:: WHAT IS ASKED ::
Filter the listing and keep only the lines with the word "where".

:: Entries with parts and joints ::
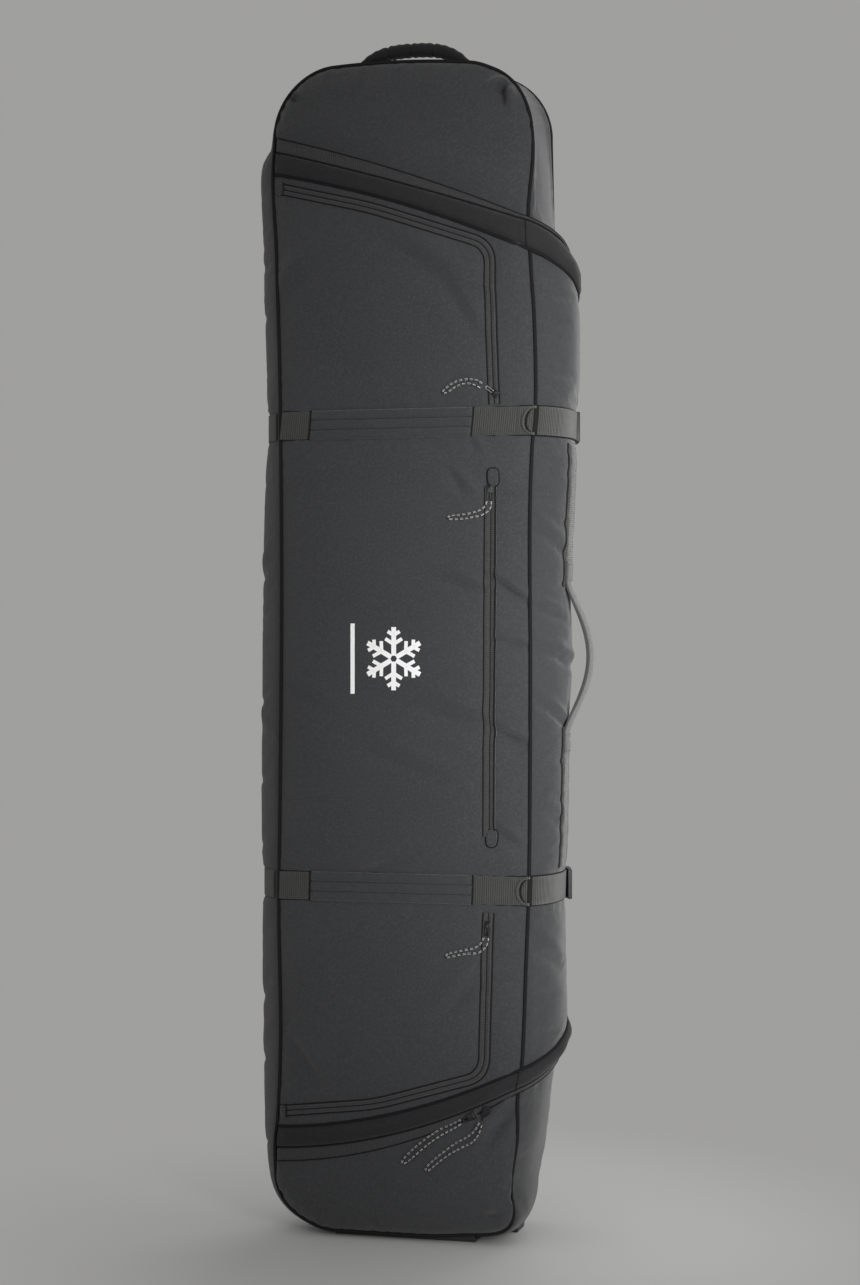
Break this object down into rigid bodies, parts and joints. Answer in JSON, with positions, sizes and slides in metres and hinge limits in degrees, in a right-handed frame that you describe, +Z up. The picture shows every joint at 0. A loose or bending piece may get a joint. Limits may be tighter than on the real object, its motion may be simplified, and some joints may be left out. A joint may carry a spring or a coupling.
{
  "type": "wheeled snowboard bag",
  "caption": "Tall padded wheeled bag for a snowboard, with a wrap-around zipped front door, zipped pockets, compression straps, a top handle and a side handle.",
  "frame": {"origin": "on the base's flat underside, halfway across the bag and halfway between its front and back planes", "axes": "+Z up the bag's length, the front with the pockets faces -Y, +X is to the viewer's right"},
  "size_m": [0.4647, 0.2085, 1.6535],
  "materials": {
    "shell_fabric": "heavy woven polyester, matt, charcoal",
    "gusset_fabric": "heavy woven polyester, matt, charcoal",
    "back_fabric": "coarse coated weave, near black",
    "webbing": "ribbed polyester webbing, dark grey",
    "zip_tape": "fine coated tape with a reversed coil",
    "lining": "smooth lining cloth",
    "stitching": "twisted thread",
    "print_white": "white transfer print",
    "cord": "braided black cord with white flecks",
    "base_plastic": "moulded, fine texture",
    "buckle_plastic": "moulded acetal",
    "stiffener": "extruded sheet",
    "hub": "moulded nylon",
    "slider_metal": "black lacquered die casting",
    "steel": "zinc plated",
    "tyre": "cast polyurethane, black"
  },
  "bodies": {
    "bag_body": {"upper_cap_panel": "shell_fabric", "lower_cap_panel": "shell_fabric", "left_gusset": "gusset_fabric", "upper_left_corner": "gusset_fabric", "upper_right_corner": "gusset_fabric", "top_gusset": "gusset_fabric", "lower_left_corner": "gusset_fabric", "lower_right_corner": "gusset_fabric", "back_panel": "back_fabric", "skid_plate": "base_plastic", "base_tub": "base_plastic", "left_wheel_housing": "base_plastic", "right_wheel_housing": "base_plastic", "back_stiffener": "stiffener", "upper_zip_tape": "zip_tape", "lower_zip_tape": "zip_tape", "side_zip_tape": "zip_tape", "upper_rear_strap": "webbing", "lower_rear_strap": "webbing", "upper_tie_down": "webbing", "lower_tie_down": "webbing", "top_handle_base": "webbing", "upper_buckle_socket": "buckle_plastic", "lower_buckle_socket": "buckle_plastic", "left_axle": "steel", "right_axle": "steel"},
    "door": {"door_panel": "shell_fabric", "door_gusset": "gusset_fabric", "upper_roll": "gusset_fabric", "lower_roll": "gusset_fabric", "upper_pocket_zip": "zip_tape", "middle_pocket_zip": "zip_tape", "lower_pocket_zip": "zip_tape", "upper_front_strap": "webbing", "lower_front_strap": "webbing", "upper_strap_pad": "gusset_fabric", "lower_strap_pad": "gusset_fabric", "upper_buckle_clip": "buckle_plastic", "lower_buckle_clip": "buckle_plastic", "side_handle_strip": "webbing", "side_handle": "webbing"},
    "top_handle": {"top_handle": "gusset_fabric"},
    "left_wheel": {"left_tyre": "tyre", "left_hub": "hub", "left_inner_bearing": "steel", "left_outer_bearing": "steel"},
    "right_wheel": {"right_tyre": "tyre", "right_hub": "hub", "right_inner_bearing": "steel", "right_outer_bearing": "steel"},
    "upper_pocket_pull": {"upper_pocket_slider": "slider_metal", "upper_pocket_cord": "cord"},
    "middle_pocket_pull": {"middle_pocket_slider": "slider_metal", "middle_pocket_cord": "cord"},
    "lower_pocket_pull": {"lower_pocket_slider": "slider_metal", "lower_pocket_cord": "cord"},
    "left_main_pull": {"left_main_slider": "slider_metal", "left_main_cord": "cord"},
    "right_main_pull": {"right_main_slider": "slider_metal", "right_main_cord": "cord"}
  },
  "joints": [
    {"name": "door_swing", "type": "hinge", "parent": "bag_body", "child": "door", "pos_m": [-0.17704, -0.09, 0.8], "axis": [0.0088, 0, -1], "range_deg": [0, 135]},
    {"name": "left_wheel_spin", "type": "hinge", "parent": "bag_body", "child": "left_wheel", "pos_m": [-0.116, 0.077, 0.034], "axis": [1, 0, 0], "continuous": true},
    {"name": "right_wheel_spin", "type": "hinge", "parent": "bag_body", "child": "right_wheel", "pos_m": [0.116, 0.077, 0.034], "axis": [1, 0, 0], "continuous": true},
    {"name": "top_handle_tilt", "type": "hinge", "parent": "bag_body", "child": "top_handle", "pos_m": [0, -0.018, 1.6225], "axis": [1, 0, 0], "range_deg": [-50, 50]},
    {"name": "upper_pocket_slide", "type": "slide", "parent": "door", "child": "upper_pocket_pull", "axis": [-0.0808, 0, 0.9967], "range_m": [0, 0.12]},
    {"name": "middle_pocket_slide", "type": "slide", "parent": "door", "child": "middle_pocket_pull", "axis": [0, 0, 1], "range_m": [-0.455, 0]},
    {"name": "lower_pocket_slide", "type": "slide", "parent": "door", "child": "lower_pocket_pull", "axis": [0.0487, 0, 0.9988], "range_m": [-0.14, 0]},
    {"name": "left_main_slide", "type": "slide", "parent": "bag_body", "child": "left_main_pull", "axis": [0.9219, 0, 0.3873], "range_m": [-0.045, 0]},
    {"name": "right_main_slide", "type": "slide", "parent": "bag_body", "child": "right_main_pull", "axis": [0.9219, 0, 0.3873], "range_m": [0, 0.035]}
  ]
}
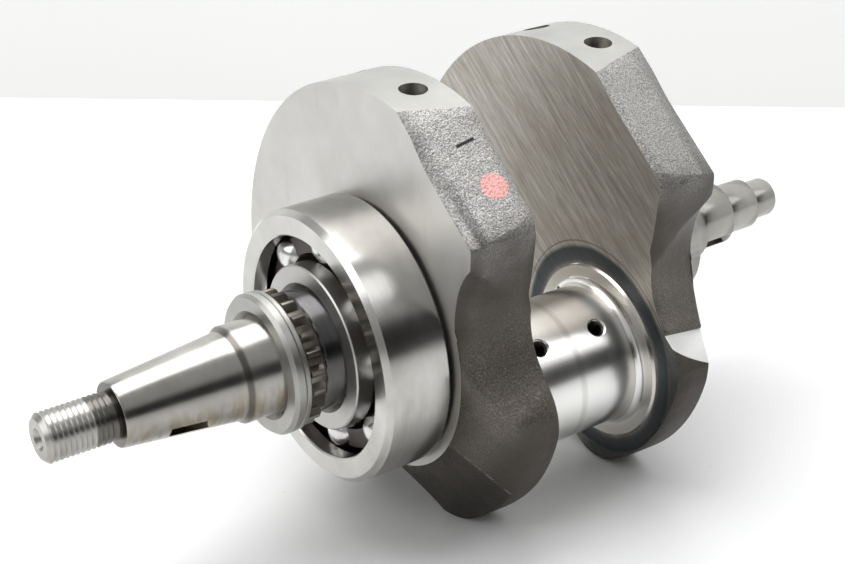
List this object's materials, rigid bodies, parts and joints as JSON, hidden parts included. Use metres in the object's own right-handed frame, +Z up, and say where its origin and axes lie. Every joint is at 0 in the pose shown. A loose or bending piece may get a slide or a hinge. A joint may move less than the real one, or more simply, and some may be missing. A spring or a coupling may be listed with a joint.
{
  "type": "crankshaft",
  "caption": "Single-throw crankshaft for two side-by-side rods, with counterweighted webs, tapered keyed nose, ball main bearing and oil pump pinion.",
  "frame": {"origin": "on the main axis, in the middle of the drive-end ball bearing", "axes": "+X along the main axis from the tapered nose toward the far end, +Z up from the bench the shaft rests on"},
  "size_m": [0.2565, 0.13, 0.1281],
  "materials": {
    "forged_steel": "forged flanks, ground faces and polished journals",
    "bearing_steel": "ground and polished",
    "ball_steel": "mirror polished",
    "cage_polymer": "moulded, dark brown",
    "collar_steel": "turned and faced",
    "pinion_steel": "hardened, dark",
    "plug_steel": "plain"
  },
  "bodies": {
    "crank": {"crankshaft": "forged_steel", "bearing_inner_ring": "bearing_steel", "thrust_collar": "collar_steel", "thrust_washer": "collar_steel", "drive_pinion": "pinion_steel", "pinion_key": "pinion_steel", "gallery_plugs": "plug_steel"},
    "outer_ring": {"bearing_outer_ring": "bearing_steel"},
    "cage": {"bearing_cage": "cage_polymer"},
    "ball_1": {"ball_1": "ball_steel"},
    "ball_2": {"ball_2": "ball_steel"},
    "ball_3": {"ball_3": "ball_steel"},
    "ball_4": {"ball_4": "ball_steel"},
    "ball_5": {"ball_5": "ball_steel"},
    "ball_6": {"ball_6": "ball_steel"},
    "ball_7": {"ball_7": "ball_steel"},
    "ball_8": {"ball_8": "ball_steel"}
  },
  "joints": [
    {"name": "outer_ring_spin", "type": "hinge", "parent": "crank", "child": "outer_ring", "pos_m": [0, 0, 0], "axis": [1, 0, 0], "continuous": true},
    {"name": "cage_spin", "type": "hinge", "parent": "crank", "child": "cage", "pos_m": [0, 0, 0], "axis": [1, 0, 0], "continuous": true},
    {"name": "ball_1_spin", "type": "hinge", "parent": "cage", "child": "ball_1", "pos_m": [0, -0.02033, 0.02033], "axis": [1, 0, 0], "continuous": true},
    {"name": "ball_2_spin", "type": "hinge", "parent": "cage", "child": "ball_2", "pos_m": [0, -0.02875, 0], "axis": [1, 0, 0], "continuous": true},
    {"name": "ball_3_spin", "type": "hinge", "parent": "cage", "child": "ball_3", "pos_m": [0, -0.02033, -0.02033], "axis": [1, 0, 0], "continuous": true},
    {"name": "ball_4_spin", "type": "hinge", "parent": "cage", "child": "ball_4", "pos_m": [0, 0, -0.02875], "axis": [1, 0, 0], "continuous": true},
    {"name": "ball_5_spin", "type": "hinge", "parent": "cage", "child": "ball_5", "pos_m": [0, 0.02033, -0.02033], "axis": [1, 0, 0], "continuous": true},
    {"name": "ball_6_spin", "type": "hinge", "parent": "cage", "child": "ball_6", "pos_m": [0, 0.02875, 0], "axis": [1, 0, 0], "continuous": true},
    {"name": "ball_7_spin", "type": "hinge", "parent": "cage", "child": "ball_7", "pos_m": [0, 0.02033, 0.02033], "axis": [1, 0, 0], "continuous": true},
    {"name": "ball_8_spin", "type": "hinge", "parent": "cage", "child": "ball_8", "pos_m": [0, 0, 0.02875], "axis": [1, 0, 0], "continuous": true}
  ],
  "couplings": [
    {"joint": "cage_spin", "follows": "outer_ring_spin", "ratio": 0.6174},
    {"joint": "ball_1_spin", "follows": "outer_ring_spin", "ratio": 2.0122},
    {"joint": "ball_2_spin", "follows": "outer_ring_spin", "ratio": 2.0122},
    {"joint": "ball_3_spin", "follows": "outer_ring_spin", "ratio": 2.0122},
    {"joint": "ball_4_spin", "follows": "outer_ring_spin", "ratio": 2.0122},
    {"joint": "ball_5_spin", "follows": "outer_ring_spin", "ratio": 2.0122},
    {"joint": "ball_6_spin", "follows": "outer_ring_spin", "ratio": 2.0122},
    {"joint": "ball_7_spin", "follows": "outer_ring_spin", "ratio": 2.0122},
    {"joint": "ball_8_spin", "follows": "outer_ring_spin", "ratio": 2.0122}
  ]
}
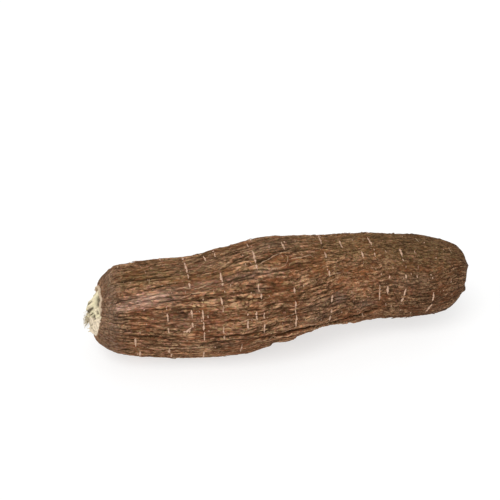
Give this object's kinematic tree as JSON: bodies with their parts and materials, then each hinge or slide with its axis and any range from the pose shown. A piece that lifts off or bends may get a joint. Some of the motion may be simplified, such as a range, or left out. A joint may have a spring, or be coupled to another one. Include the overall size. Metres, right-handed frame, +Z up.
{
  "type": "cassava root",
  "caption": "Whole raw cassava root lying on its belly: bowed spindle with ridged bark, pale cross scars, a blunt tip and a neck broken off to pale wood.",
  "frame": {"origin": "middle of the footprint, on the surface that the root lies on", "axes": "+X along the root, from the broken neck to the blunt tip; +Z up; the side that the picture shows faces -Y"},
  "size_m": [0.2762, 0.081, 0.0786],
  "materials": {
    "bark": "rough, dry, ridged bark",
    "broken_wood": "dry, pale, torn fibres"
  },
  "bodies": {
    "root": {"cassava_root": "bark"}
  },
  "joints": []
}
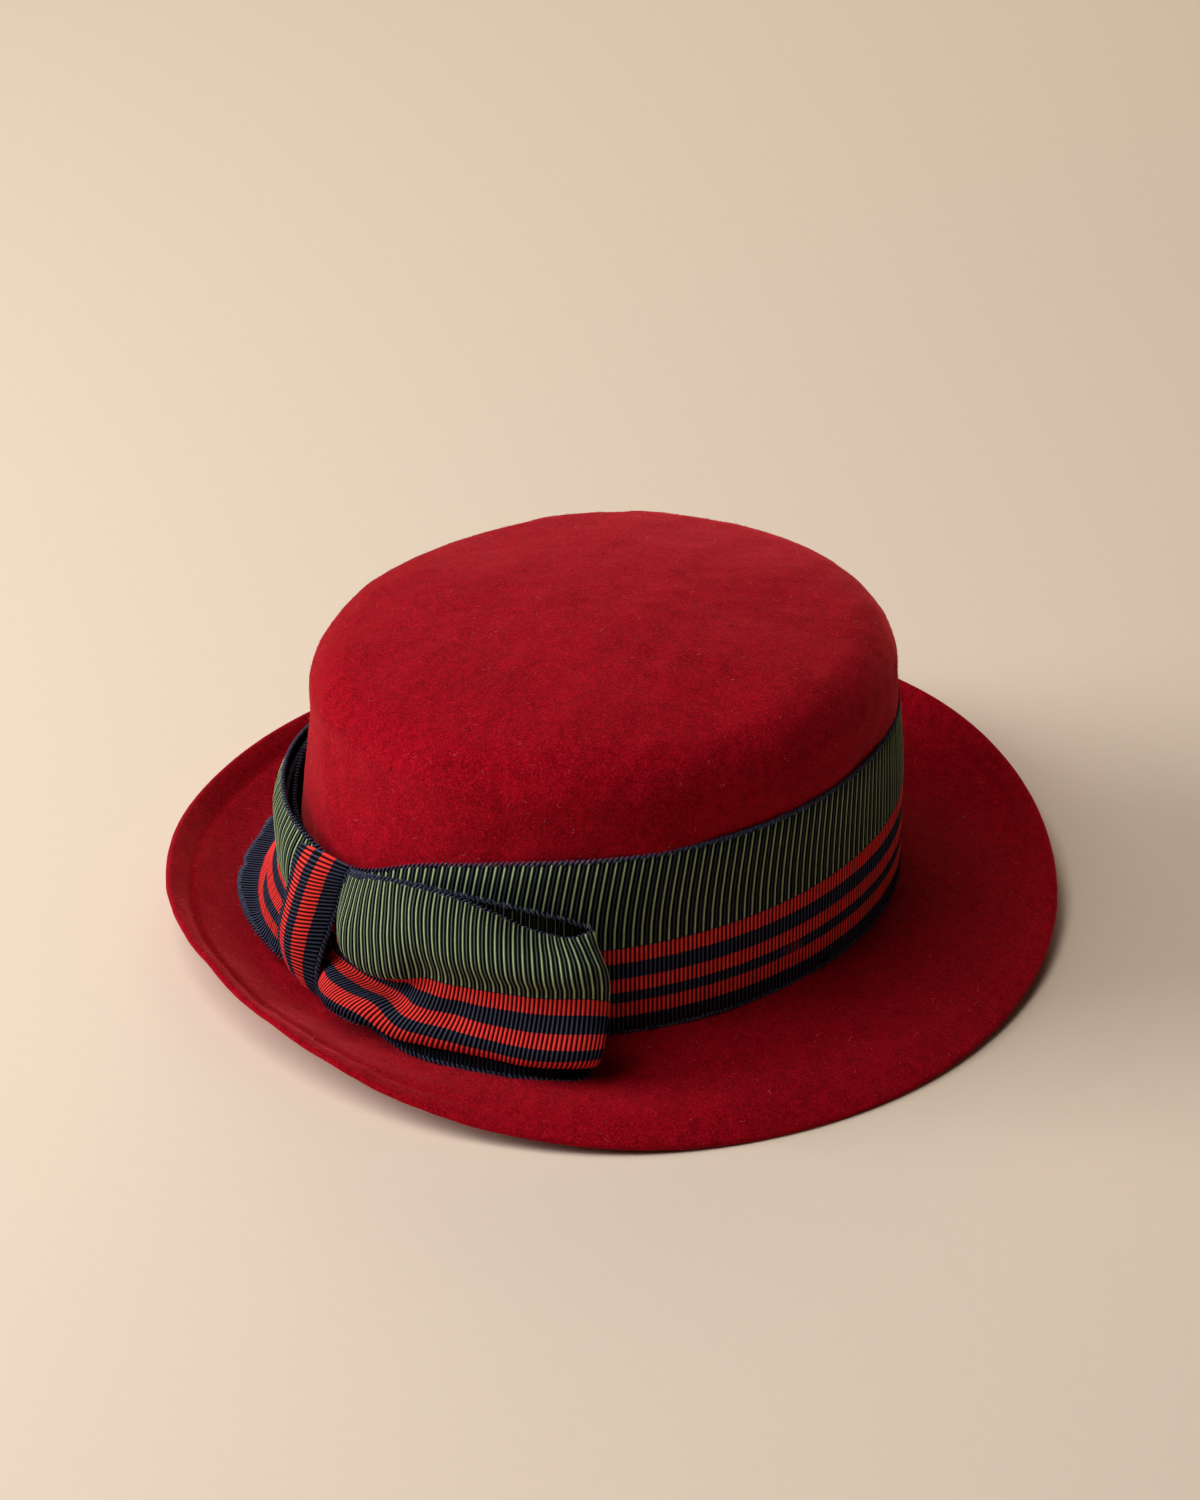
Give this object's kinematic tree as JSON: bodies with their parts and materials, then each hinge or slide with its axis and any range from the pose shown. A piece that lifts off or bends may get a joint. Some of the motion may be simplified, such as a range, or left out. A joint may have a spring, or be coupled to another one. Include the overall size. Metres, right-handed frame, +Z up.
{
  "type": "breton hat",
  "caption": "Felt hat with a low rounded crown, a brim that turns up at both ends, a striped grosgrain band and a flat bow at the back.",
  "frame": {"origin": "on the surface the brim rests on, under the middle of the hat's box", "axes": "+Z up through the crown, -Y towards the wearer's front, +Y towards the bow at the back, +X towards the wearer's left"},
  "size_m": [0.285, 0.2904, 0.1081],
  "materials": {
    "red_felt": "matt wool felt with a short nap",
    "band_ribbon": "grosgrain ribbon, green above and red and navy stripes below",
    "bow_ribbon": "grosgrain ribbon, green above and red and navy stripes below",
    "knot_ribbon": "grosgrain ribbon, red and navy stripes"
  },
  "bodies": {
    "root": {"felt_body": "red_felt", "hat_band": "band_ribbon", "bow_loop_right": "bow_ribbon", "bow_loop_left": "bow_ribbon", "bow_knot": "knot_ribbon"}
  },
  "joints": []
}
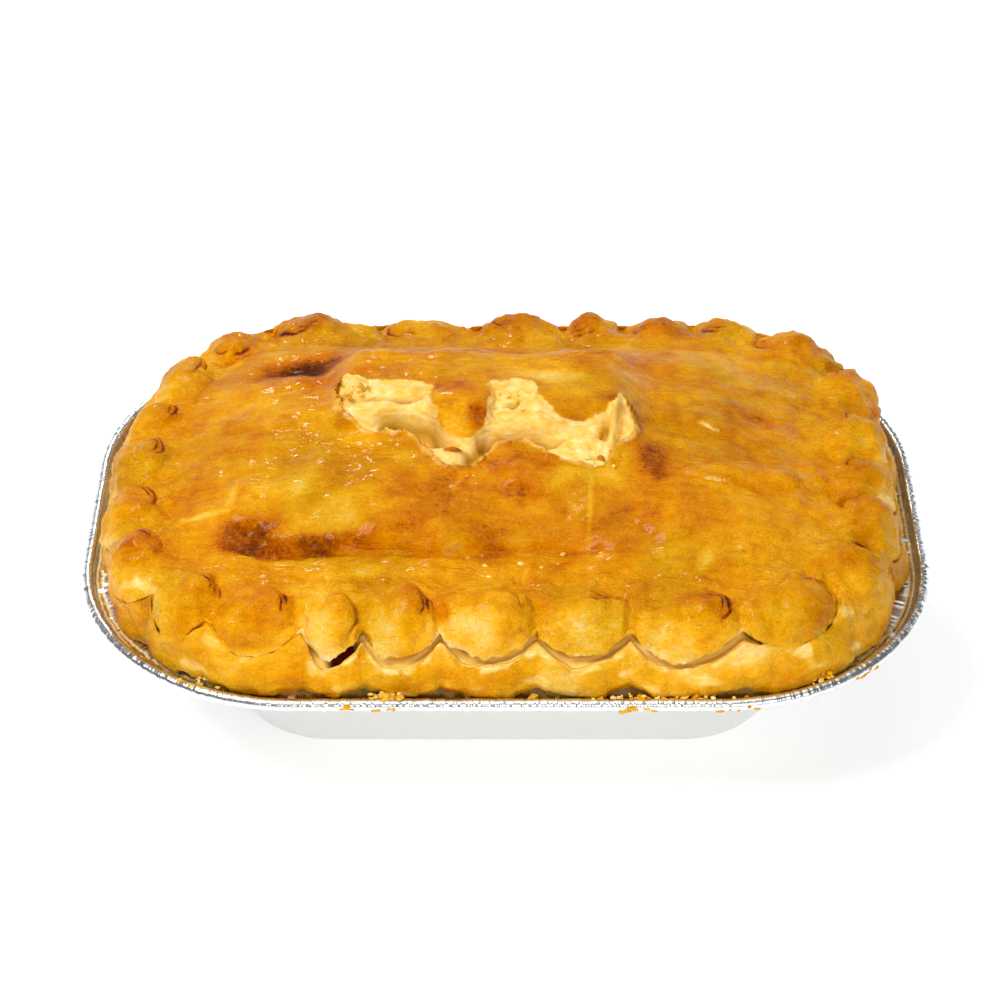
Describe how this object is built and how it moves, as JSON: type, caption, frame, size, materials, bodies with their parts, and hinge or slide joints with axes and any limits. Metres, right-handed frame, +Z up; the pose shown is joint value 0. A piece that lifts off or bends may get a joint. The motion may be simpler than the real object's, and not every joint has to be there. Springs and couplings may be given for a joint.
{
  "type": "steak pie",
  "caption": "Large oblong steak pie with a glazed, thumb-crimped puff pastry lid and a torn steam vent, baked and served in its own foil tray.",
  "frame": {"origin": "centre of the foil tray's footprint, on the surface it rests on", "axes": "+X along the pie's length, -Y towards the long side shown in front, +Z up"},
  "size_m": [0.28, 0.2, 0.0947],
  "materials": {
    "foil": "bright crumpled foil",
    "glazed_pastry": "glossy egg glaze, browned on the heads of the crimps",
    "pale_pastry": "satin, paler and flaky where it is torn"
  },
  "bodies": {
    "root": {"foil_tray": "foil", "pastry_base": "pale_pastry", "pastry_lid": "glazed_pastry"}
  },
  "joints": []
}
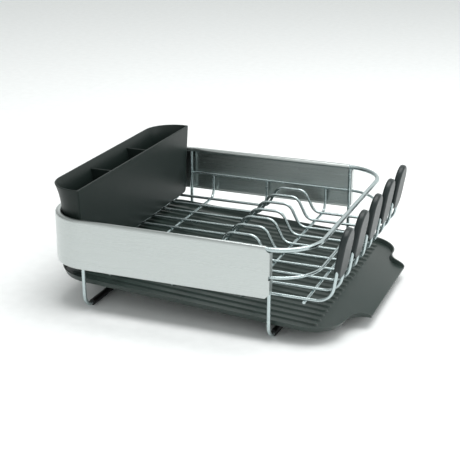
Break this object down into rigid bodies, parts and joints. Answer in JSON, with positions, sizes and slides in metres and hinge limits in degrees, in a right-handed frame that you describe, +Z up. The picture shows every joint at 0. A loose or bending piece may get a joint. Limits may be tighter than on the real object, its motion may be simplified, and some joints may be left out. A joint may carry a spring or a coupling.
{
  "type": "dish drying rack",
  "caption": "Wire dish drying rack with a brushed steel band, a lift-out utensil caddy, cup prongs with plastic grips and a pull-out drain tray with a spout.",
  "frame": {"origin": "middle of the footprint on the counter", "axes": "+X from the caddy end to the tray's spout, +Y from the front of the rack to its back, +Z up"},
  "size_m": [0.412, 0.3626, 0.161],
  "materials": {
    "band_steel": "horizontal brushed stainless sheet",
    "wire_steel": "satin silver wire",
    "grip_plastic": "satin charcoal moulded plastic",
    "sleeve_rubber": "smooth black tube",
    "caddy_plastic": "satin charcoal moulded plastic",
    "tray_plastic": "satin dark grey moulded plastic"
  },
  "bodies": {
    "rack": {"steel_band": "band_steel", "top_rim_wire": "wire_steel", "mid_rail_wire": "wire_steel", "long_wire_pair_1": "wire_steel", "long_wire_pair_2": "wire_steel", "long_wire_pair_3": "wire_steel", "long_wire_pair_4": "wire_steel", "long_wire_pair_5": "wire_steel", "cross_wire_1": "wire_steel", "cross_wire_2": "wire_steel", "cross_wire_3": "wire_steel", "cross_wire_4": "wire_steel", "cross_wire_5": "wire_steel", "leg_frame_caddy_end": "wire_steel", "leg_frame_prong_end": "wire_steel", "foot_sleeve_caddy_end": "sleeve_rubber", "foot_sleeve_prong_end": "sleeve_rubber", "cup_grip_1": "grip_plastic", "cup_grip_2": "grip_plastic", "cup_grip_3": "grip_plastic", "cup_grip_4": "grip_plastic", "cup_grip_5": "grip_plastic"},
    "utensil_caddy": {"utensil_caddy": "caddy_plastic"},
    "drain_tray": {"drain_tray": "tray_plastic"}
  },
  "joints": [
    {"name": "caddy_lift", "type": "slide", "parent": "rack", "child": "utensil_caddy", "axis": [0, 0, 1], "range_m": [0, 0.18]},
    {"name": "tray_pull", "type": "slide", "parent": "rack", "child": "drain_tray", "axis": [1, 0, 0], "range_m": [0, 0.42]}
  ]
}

:: SOLUTION TO THIS EXERCISE ::
List this object's materials, rigid bodies, parts and joints as JSON, hidden parts included. Use metres in the object's own right-handed frame, +Z up, and say where its origin and axes lie. Every joint is at 0 in the pose shown. A loose or bending piece may get a slide or a hinge. A joint may move less than the real one, or more simply, and some may be missing. A spring or a coupling may be listed with a joint.
    "pale_pastry": "satin, paler and flaky where it is torn"